The primary resource management objective of the Bottomlands restoration project is to remove 90% of the yellow starthistle after three years of treatment which will include a combination of prescribed fire, herbicide and / or mowing. Over the 3 year period, a series of 1 meter square plots in the project area will also be treated with different seeding mixes, soil preparation and sowing methods to help determine the best strategy for larger scale seeding with native species.

The 130-acre burn was divided into 5 sub-units. The burn was carefully timed to kill yellow starthistle before new seeds were dispersed. The burn objectives of consuming 90% of the light surface fuels and 70% of the thatch were achieved. In addition to yellow starthistle, the fuels included other non-native weeds, notably summer mustard (Hirschfeldia incana) and annual grasses such as wild barley (Hordeum murinum), and ripgut brome (Bromus diandrus). However, the southern part of the burn unit also contained a significant amount of native wildrye (Leymus triticoides), a perennial rhizomatous grass.

Collaboration was evident in all aspects of the Bottomlands project which was jointly funded by the National Fire Plan, and the National Park Service Natural Resource Preservation and Protection program. Revegetation and ongoing weed removal will also involve a substantial number of volunteers. The prescribed burn itself was conducted by fire crews from the San Francisco Bay Area National Parks, Bureau of Land Management Hollister Field Office and Fort Ord, and CalFire San Benito-Monterey Unit.
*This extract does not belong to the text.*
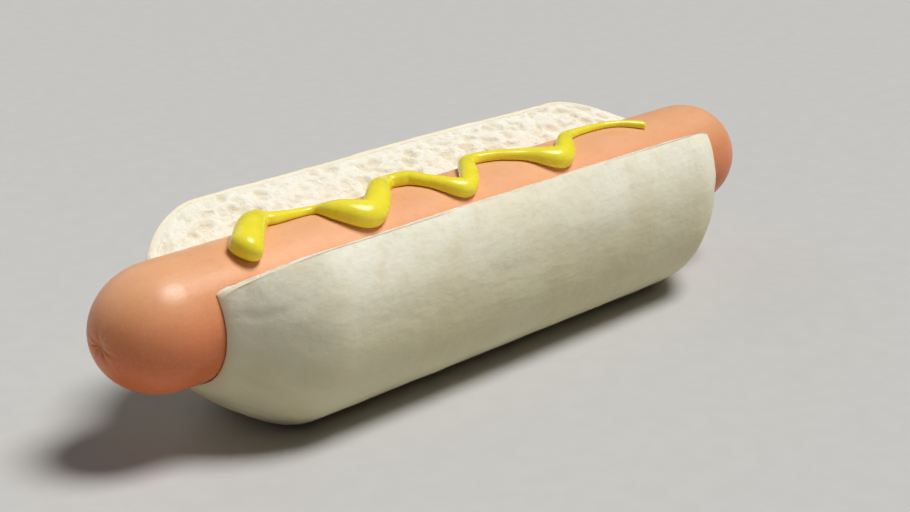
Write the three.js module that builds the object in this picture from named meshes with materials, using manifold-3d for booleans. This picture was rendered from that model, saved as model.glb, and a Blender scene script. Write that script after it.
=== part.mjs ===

The Bottomlands Prescribed Fire ushered in a new era of prescribed fire at Pinnacles National Monument, which had an active program in the 1980s and 1990s, and last used prescribed fire in 1999. After reorganizing to a multi-park fire program, and several years of fire management planning, prescribed fire itself has been restored at the park, as a vital tool for resource management.